_YOUR GOAL_
Only the lines from the one holding "positive_contact = contact(1)" through the one holding "point = shown.matrix_world" are to be retyped, exactly as they appear, with both boundary lines included.

_PROVIDED DATA_
--- START ---

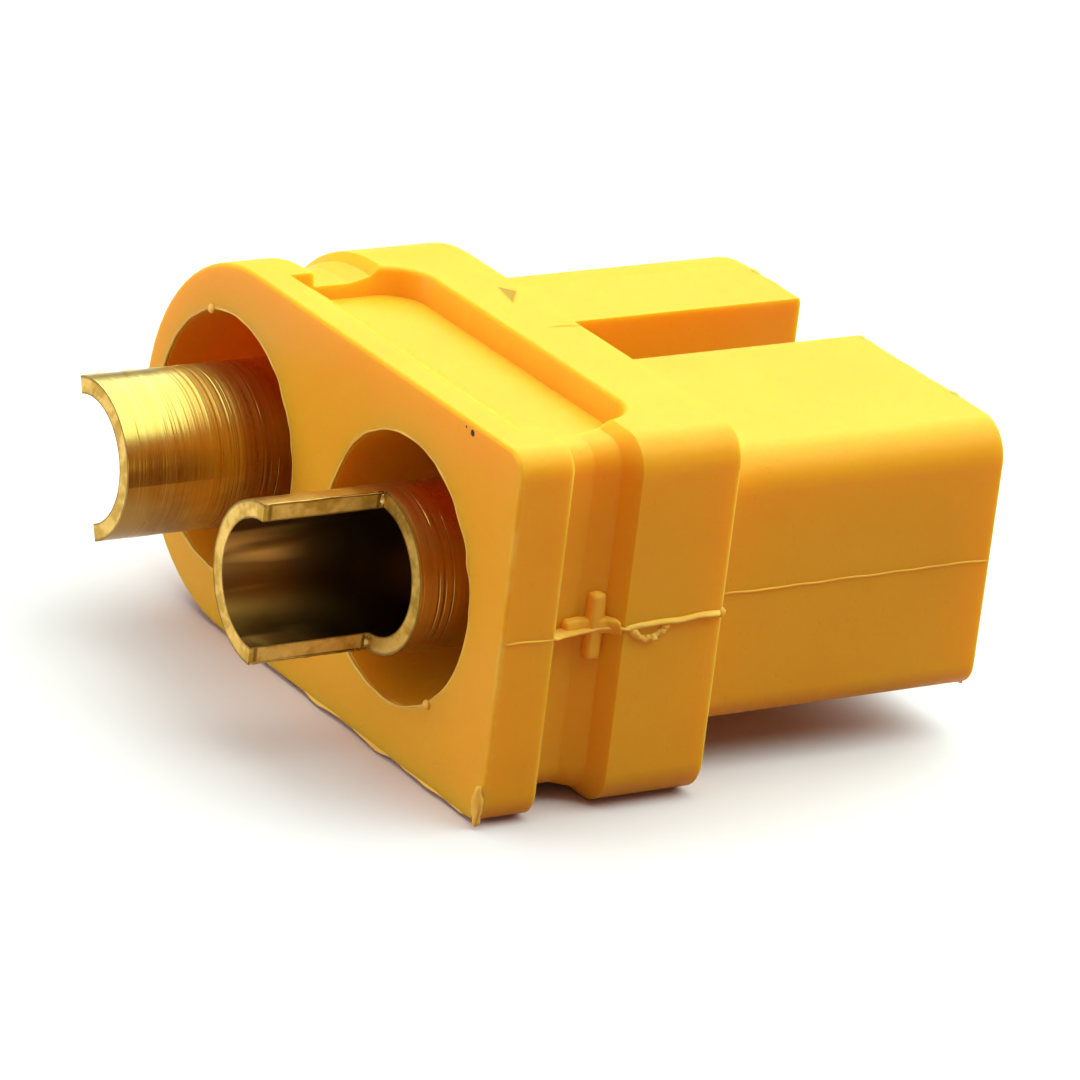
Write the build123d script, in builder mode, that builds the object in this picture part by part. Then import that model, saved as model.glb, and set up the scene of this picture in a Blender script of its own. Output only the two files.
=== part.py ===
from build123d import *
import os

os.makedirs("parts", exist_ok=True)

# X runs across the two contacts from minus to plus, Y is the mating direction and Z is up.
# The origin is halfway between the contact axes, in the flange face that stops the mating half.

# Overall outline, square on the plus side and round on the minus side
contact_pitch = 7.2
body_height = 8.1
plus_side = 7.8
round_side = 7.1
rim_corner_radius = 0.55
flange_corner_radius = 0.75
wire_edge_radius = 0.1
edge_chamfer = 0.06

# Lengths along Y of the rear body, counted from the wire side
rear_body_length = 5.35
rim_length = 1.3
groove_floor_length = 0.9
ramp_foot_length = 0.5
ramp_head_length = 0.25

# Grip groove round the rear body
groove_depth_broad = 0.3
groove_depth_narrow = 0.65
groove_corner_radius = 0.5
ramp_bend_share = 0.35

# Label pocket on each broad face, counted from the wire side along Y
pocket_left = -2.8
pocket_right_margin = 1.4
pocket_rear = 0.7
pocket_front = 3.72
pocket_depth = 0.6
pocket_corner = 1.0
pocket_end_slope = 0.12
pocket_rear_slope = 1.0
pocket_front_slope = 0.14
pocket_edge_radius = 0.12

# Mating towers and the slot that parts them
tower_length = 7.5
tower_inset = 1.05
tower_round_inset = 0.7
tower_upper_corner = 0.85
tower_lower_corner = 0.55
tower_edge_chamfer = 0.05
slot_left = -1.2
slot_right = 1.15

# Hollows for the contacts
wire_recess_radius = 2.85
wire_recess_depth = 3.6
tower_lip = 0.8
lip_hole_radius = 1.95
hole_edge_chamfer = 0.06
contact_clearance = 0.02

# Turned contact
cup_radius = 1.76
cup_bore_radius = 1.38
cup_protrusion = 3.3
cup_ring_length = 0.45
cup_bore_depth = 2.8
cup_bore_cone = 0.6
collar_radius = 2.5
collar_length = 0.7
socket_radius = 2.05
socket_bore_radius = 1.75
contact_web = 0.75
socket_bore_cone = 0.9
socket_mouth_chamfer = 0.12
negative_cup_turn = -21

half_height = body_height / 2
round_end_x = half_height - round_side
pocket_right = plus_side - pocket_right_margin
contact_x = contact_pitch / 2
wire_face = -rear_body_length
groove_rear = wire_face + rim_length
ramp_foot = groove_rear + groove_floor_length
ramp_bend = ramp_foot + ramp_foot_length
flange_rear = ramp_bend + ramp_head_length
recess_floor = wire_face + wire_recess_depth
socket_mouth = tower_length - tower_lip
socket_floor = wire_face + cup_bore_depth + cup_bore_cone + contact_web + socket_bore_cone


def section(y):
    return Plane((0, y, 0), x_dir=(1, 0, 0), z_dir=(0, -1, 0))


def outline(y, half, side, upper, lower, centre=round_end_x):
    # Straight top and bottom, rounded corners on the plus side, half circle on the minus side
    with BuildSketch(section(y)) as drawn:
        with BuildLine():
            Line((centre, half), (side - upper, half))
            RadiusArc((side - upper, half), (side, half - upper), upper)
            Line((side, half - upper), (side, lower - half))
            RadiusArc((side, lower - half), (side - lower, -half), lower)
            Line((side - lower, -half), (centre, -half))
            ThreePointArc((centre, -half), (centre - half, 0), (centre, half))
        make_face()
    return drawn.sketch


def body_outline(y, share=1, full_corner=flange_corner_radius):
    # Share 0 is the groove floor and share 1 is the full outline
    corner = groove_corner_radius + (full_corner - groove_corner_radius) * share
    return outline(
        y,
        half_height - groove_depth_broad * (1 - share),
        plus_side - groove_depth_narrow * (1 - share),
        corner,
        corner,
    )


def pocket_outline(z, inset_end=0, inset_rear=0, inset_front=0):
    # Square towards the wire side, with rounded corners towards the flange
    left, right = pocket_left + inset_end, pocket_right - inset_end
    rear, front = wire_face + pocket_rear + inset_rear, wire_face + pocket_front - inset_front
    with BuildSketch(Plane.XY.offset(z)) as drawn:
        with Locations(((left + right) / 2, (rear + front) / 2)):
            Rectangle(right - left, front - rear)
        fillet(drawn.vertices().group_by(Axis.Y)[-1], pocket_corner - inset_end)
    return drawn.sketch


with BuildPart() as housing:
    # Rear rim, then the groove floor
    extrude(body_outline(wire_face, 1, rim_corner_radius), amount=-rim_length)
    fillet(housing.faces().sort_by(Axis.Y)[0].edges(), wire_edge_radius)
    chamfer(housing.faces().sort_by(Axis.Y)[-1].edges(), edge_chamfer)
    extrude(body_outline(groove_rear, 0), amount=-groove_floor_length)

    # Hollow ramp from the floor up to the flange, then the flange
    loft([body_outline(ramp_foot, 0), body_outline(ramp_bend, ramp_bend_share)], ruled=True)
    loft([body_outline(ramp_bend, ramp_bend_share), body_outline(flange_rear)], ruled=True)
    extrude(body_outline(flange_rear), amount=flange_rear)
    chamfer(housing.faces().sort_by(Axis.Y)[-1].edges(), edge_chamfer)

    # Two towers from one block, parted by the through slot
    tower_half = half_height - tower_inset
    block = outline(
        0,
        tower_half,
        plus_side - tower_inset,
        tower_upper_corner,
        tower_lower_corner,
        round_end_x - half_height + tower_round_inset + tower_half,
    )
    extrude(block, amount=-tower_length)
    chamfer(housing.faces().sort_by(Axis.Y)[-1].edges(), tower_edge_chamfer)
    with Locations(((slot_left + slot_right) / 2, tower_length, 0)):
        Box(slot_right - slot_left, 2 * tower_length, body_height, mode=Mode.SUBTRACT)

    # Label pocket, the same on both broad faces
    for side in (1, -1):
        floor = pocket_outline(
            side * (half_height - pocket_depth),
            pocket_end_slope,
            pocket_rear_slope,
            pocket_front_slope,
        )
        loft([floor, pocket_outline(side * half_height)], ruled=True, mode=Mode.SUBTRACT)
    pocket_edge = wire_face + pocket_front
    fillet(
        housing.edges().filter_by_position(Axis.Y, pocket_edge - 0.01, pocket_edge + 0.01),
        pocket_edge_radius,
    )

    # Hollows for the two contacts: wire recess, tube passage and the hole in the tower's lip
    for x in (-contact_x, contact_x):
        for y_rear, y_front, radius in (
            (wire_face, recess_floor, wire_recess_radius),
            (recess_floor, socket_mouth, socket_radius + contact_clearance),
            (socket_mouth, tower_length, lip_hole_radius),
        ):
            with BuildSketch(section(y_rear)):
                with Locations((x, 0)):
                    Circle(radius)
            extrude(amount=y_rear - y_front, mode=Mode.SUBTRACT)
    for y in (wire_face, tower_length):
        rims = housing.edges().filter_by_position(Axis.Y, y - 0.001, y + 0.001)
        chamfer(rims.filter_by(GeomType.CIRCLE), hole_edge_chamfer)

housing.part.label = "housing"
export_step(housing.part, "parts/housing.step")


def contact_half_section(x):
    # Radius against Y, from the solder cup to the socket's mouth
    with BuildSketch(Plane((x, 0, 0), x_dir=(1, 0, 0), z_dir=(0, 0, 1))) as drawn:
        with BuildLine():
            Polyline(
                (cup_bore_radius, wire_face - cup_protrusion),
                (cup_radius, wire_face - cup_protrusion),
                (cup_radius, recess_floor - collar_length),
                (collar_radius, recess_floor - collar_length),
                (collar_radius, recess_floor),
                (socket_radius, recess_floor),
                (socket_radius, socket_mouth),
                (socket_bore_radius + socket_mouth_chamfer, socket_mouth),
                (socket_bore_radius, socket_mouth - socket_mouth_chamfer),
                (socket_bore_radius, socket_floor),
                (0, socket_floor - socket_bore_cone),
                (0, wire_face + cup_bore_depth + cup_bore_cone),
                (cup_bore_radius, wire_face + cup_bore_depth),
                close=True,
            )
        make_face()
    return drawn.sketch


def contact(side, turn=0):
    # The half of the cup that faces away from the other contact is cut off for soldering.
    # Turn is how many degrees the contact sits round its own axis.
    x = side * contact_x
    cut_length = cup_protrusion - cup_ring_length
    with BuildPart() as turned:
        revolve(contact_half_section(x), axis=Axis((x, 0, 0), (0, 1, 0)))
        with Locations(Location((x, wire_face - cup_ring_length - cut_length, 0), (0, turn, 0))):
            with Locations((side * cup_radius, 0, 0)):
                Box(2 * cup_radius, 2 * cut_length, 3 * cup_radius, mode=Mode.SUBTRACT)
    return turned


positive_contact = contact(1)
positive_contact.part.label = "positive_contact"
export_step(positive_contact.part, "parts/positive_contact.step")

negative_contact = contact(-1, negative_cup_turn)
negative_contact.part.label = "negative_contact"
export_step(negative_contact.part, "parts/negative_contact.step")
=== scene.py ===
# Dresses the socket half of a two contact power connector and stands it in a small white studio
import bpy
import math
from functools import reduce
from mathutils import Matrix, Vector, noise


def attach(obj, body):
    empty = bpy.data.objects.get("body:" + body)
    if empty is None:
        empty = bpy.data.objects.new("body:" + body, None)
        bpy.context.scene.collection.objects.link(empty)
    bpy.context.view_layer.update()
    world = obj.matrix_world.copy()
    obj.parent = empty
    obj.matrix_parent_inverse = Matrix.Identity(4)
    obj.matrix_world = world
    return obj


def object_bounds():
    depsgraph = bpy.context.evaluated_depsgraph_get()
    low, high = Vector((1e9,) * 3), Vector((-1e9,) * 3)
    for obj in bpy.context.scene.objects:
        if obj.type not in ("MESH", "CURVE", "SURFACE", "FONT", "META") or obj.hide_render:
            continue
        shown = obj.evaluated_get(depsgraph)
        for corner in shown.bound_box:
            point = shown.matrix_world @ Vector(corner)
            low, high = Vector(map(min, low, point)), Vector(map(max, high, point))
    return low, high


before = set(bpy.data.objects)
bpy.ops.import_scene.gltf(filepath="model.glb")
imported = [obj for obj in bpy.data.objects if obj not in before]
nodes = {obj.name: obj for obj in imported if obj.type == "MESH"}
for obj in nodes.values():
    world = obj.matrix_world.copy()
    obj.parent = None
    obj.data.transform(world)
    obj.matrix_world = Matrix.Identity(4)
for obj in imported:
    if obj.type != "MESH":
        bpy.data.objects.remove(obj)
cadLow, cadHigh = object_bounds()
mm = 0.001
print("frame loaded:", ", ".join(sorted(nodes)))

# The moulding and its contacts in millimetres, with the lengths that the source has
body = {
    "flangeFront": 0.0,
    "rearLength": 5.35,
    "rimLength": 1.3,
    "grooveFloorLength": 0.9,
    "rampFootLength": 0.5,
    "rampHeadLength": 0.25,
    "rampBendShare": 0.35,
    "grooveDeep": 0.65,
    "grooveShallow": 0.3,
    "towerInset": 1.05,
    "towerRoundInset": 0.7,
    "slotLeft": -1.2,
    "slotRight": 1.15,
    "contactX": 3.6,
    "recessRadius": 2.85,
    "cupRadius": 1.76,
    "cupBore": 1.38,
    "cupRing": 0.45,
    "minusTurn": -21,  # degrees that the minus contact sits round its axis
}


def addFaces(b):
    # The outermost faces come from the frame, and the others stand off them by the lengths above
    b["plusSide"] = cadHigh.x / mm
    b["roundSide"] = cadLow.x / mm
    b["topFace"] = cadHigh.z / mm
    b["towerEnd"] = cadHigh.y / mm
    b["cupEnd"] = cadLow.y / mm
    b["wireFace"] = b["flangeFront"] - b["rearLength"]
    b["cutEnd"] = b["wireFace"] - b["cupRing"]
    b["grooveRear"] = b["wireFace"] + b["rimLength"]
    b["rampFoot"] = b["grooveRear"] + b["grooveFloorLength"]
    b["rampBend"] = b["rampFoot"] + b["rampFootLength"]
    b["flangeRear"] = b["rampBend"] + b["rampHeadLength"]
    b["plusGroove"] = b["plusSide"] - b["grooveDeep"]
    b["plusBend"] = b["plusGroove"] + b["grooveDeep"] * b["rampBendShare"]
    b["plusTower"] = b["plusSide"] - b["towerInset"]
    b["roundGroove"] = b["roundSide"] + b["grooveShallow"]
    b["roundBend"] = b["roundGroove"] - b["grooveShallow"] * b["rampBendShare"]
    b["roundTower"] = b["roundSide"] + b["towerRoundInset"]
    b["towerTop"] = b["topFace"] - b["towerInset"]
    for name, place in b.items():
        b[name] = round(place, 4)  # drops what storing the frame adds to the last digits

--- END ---
--- START ---

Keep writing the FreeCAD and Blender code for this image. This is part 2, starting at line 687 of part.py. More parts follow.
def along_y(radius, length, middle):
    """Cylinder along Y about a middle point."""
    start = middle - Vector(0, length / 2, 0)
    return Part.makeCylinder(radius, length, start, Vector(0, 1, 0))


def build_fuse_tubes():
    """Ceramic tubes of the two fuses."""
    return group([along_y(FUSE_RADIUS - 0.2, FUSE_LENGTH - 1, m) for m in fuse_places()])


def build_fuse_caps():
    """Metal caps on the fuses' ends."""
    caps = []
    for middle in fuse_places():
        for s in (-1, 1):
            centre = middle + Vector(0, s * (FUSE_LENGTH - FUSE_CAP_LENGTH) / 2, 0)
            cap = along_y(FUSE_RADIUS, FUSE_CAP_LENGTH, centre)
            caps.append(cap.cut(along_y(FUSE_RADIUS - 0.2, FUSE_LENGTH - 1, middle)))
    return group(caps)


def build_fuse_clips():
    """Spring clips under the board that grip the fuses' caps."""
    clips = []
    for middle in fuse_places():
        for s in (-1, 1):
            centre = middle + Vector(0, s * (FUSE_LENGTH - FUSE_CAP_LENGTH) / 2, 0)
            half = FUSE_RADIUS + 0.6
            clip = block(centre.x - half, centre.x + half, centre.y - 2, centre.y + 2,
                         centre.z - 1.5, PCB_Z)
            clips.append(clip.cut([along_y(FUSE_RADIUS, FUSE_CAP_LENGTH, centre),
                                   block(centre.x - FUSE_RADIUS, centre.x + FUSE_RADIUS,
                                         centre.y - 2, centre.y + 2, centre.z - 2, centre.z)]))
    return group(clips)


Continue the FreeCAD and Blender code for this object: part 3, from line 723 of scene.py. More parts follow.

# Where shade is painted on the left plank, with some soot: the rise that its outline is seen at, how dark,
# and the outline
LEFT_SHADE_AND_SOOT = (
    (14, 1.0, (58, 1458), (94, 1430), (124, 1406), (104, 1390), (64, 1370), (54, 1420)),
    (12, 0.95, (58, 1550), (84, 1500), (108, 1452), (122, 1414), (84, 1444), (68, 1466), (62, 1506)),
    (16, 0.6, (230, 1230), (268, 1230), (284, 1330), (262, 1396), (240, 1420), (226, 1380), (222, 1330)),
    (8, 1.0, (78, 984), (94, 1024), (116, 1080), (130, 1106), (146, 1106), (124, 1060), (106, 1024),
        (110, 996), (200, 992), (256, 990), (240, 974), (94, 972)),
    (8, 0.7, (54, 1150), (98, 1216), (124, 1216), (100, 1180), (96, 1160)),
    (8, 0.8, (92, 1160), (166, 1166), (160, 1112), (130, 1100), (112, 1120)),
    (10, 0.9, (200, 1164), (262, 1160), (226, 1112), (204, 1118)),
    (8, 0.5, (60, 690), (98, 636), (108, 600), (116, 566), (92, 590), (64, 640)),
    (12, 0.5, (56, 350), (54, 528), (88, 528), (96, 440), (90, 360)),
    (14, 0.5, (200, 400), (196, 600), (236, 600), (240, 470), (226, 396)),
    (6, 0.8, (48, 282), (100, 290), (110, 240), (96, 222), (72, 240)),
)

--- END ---

_EXERCISE OUTPUT_
positive_contact = contact(1)
positive_contact.part.label = "positive_contact"
export_step(positive_contact.part, "parts/positive_contact.step")

negative_contact = contact(-1, negative_cup_turn)
negative_contact.part.label = "negative_contact"
export_step(negative_contact.part, "parts/negative_contact.step")
=== scene.py ===
# Dresses the socket half of a two contact power connector and stands it in a small white studio
import bpy
import math
from functools import reduce
from mathutils import Matrix, Vector, noise


def attach(obj, body):
    empty = bpy.data.objects.get("body:" + body)
    if empty is None:
        empty = bpy.data.objects.new("body:" + body, None)
        bpy.context.scene.collection.objects.link(empty)
    bpy.context.view_layer.update()
    world = obj.matrix_world.copy()
    obj.parent = empty
    obj.matrix_parent_inverse = Matrix.Identity(4)
    obj.matrix_world = world
    return obj


def object_bounds():
    depsgraph = bpy.context.evaluated_depsgraph_get()
    low, high = Vector((1e9,) * 3), Vector((-1e9,) * 3)
    for obj in bpy.context.scene.objects:
        if obj.type not in ("MESH", "CURVE", "SURFACE", "FONT", "META") or obj.hide_render:
            continue
        shown = obj.evaluated_get(depsgraph)
        for corner in shown.bound_box:
            point = shown.matrix_world @ Vector(corner)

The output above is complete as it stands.